[i] psicogêneses do eu impessoal

[i.ii]. falta de espiritualidade – a infância se estabelece como desinteresse pela mesquinhez de sua vida. o corpo infantil começa a não mais ter reflexo no espelho. pedagogia para o anti-narcisismo. imagem liberta. na promessa de que, sem reflexo, jamais se sentirá oprimido e amedrontado. à indiferença do ser não lhe é dada mais importância alguma. planta-se a esperança do liberar-se das coisas do atual suficiente. a vida enquanto vida suficiente torna-se “vida verdadeira”. ou seja, vida insuficiente. a verdade é a insuficiente. tal qual a insuficiência é a verdade. o mundo vazio de verdade no nascimento, na infância torna-se cheio. rejeita-se a suficiência na impossibilidade de se liberar da indiferença do ser. toda participação daqui para frente deve ser cuidadosa, paranóica e de pura cordialidade. o vazio é introduzido ao corpo. é nomeado como alma. abertura para que tudo torne-se participação espiritual.
[i.iii]. insurreições da vacuidade – tornado estrangeiro e liberto do atual suficiente, é preciso ter planos de insuficiência: melhoramento de vida, salvação do mundo. banimento radical de nós próprios. seu eu torna-se insuficiente. ser outro é a necessidade: ser alma; ser espírito; ser humano. verdadeiramente verdadeiro. verdade em si. assim o vazio introduzido no corpo infantil é preenchido. tornando-o corpo ilusório. corpo para culto e serviço. pessoa santificada que guerreará por toda sua vida contra os prazeres egoístas. abstrações e espectros combatendo o histórico de uma materialidade. mortalidade subjugada. neste momento a “vida verdadeira” acaba por fixar-se da forma mais opressiva possível: sacralidade. o grande entusiasmo! origem de toda religiosidade. entusiasmado, apenas se vive enquanto a lei aí vive. caso contrário, nunca se estará seguro de sua vida. assim, um jovem nunca poderá compreender um nasciturno.

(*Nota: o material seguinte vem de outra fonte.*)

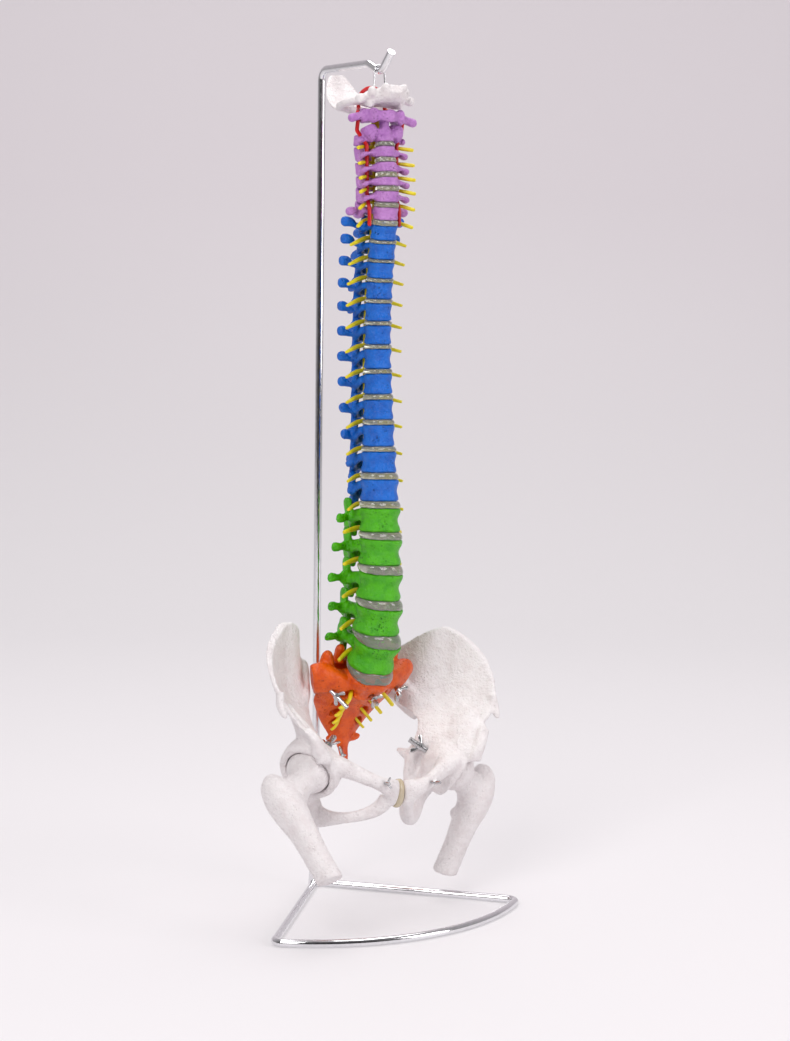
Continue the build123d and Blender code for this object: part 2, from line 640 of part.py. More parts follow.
# Pelvis frame: middle between both hip centres, listing with its right side up.
PELVIS = Location((0, -128, 149), (0, 6.1, 3.0))
HIP_ASIDE = 88.0
HEAD_RADIUS = 22.5
CUP_PLAY = 0.8  # radial gap between the femur's head and its cup
CUP_AXIS = Vector(0.75, -0.45, -0.48).normalized()  # outward, forward and down
HIP_BOLT = 6.0
HINGE_PLAY = 0.05  # radial clearance of the femur on its bolt
BOLT_IN_HEAD = 12.0
SYMPHYSIS_GAP = 8.6


# Sacrum and coccyx, one casting hollowed by the canal and its openings.
CANAL_COURSE = [((0, 26.5, 6), 11.5), ((0, 24.5, -8), 11.0), ((0, 21, -24), 10.0), ((0, 17, -42), 8.5),
    ((0, 12.5, -56), 7.0)]
# Front openings of the sacrum: height, distance aside, front.
OPENINGS = [(-19.0, 22.0, -10.0), (-35.0, 19.0, -6.0), (-49.0, 16.0, -4.0), (-61.0, 13.5, -3.0)]


def sacral_course(play):
    """Lower end of the cord inside the sacrum, with some play around it."""
    stations = [(place, 0.75 * width + 2 * play, 0.75 * width + 2 * play) for place,
        width in CANAL_COURSE]
    return limb(stations)


def sacral_root(k):
    """Both nerves that leave through the front openings number k."""
    z, aside, front = OPENINGS[k]
    behind = blend(25.0, 11.0, (-z - 5) / 55)
    thick = 4.4 - 0.4 * k
    reach = 12.0 - 1.5 * k
    return pair([
        ((1.0, behind, z + 6), thick, thick),
        ((aside * 0.6, blend(behind, front, 0.5), z + 3), thick, thick),
        ((aside, front, z - 1), thick, thick),
        ((aside + reach, front - 0.45 * reach, z - 0.9 * reach), thick, thick),
    ], side=(0, 0, 1))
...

[i.iv]. a renúncia a si mesmo – capazes de espírito, eis que é chegado momento. uma vida inteira de sentimentos impostos. sentimentos para que neles acreditemos e para que deles dependamos. necessidade maior do que para com o oxigênio. deus, pátria, família, liberdade, imortalidade, humanitarismo, democracia: todos sentimentos distanciados de suas idéias. pois estas ao menos podem ser reversíveis e abandonadas. nenhuma iniciativa nos é mais deixada. nos restando apenas o temor, o respeito, a veneração e a submissão. nenhum sentimento próprio. nenhum sentimento apropriado. por vezes, de modo repentino, volta o entusiasmo. com ele pretende-se atacar um velho poder, não um velho sentimento. apenas para legitimar outro poder de mesmo sentimento. perante a capacidade de espírito, perdemos qualquer sensação de poder e perdemos toda a coragem. tornamo-nos impotentes e humildes. descemos ao nível da nulidade.

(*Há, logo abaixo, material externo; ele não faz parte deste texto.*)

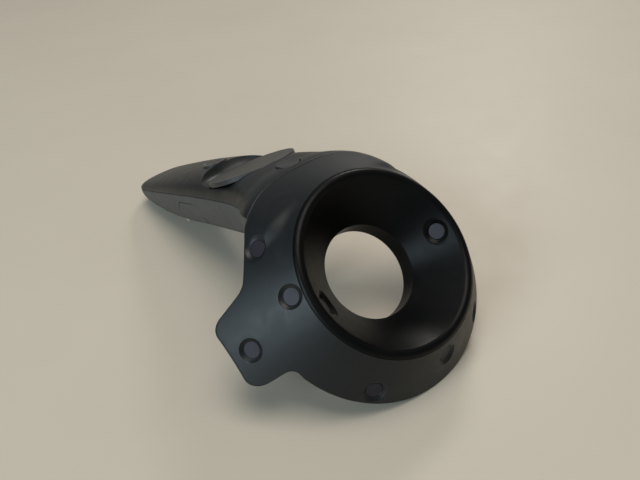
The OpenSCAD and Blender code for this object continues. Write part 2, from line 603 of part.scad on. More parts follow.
module handle_chassis() color([0.2, 0.2, 0.22]) {
    for (side = [-1, 1]) translate([side * 9.4, 0, 0]) difference() {
        side_extrude(2) polygon([[56, 36.2], [62, 34], [74, 35.5], [99, 35.6], [99, 38],
            [74, 43], [66, 42.6], [56, 41.6]]);
        side_extrude(3) translate(pivot) circle(r = pin_r + 0.02);
    }
    pack_frame() difference() {
        translate([-12, -3, 2.6]) cube([24, 60, 1.6]);
        translate([-7, 4, 2]) cube([14, 14, 4]);
        for (x = [-10, 10], y = [12, 52]) translate([x, y, 2]) cylinder(r = 1.1, h = 4);
    }
}
module main_board() color(board_green) pack_frame() difference() {
    translate([-12, 6, 4.6]) cube([24, 50, 1.6]);
    for (x = [-10, 10], y = [12, 52]) translate([x, y, 4]) cylinder(r = 1.1, h = 3);
}
module battery_pack() color([0.55, 0.57, 0.6]) pack_frame() translate([-9.6, 24, -6.4])
    cube([19.2, 40, 8.6]);
module haptic_motor() color(steel) pack_frame() translate([-9.5, 5, -4]) rotate([0, 90, 0]) {
    cylinder(r = 6, h = 19);
}
module antenna_board() color([0.1, 0.15, 0.3]) pack_frame() translate([-7, 60, 3.4])
    cube([14, 12, 1]);
module sensor_flex_cable() color([0.75, 0.5, 0.15]) side_extrude(8) polygon([
    [38, 58.6], [44.5, 52.6], [52, 48], [66, 46.6], [80, 43.8], [95, 40.2], [104.6, 38.6],
    [104.6, 39], [95, 40.7], [80, 44.3], [66, 47.1], [52.3, 48.6], [44.8, 53.2], [38.4, 59]]);
module usb_socket() color(steel) usb_frame() difference() {
    translate([-3.9, -3.5, -1.5]) cube([7.8, 6, 3]);
    translate([-3.4, -2.5, -1]) cube([6.8, 6, 2]);
}
module lanyard_anchor() color([0.2, 0.2, 0.22]) in_frame() difference() {
    translate([-4.4, 174.1, 0.9]) cube([8.8, 7.8, 6.1]);
    difference() {
        translate([-3, 174.9, 0]) cube([6, 6.2, 5.6]);
        translate([-4, 178, 2.1]) rotate([0, 90, 0]) cylinder(r = 1, h = 8);
    }
}
module handle_screws() color(steel) for (p = screw_spots) in_frame()
    translate([p[0], p[1], under_z(p) + 1.9]) screw(1.2, 5, 2.2);

head_front_cover();
ring_funnel();
throat_sleeve();
head_back_cover();
front_sensor_windows();
funnel_sensor_windows();
back_sensor_windows();
sensor_ring_board();
optical_sensors();
head_frame();
sensor_flex_cable();
handle_top_shell();
handle_bottom_shell();
trackpad_disc();
trackpad_sensor_board();
trackpad_carrier();
trackpad_switch();
menu_button();
menu_switch();
system_button();
system_switch();
status_light_pipe();
left_grip_button();
right_grip_button();
grip_switches();
trigger();
trigger_pin();
trigger_spring();
trigger_switch();
trigger_magnet();
trigger_hall_sensor();
handle_chassis();
main_board();
battery_pack();
haptic_motor();
usb_socket();
antenna_board();
lanyard_anchor();
handle_screws();
head_screws();
board_screws();
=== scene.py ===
import json
import math
import bpy
import bmesh
import numpy as np
from mathutils import Matrix, Vector


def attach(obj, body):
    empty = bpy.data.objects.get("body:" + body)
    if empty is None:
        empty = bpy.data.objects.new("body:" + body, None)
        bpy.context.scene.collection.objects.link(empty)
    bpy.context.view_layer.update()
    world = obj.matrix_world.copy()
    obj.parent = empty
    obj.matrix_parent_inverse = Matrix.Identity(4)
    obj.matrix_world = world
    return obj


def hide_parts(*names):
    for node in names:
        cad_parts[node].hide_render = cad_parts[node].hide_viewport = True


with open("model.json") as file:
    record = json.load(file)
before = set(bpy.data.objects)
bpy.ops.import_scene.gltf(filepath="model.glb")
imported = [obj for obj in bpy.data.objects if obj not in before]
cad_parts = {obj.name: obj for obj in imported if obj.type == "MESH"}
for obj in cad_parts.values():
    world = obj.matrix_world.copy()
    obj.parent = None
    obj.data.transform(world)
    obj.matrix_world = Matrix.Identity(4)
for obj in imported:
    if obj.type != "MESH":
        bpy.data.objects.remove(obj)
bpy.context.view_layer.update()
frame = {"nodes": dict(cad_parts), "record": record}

# Lengths are millimetres in the station frame: y runs from the rim circle's centre to the tail.
# Ring coordinates are x across, v along the tilted rim plane towards the handle, h over the plane.
RIM_Y = -83.5
RIM_Z = 45.9
TILT = math.radians(42.5)
LIP_R = 36.8
LIP_ROUND = 2.35
LIP_DEPTH = 0.8
LIP_CENTRE_H = -1.75
CONE_FALL = 1.215
SKIRT_R = 49.8
THROAT_R = 18.9
THROAT_DEPTH = 15.1
RING_DEPTH = 24.2
SLEEVE_R = 20.7
PAN_THICK = 1.8
PAN_SAG = 1.6
SKIN = 2.6
EDGE_KEEP = 0.19
EDGE_ROUND = 0.4
HOLE_R = LIP_R - 0.1
NECK_REACH = 52
NECK_DEPTH = 30
NECK_OPEN = 40
NECK_WIDENING = 0.12
NECK_START = 30.0
NECK_FADE = 0.1
NECK_BLEND = 5
SQUARENESS = 2.5
TOP_SQUARENESS = 2.4
TAIL = 193.8
TAIL_ROUND = 15.0
SEAM_GAP = 0.14
PAD_R = 20.3
PAD_AT = (83.1, 55.4)
PAD_SLOPE = 24.1
PAD_SHIFT = 3.8
MENU_AT, MENU_R, MENU_SLOPE = (54.8, 66.0), 5.0, 11.5
SYSTEM_AT, SYSTEM_R, SYSTEM_SLOPE = (116.5, 44.95), 5.8, 21.0
LIGHT_AT = (127.5, 40.5)
BUTTON_GAP = 0.3
WINDOW_R = 3.2
PIVOT = (60.0, 36.5)
TRIGGER_W = 15.0

# Profiles of the handle as (station, height) or, for HALF_WIDTH, (station, half width).
TOP_LINE = [(15, 60), (28, 64.5), (39, 66), (50, 65.9), (57, 65), (64, 63.5), (72, 61), (83, 57.4),
            (98, 52), (120, 43.5), (143, 34.1), (180, 17.7), (194, 11)]
WIDEST_LINE = [(15, 58), (46, 54), (64, 51.6), (79, 47.3), (101, 40.6), (131, 30.7), (149, 24.1),
               (194, 8)]
BOTTOM_LINE = [(15, 46), (33, 41), (46, 36), (60, 30.5), (77, 25), (109, 15.3), (133, 7.5),
               (150, 3.2), (165, 0.9), (178, 0.2), (194, 0.5)]
HALF_WIDTH = [(15, 24), (27, 28.5), (36, 30.5), (44, 29.5), (50, 27), (56, 24.6), (62, 22.6),
              (70, 21.2), (80, 20.5), (118, 19.9), (140, 19), (155, 18.2), (170, 17.2),
              (182, 15.8), (194, 14.5)]
PARTING_LINE = [(30, 62.5), (44, 60.6), (52, 57.2), (59, 54), (67, 51.4), (88, 45), (115, 36.3),
                (149, 24.2), (194, 7.8)]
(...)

[i.v]. do desleixo criativo à obsessão do aprendiz – já adulto a consolidação: impossibilidade de por em causa e em dúvida seus próprios axiomas. nenhuma dedicação, a não ser os interesses de sua mediocridade. dominado por uma única paixão que sacrificou todas as outras. unilateral, limitado e estreito. possuído por uma obsessão. sacrificado por “grandes idéias” e “grandes causas”. ferrenho defensor de uma lista de idéias sagradas e seus respectivos sentimentos imposto em sua infância. sua vida não é experimento de nada seu: interesses pessoais e profanos. é experiência de preceitos da moralidade: auto-humilhação da boa educação. ensinado. inculcado. herdeiro da liberdade adentro dos limites da lei. do ego infantil cresceu ao nível do superego maduro. verdadeiro “estado-de-exceção-de-polícia-secreta”: cristão, cidadão, liberal. um ente concreto obrigado a viver segundo leis conceituais.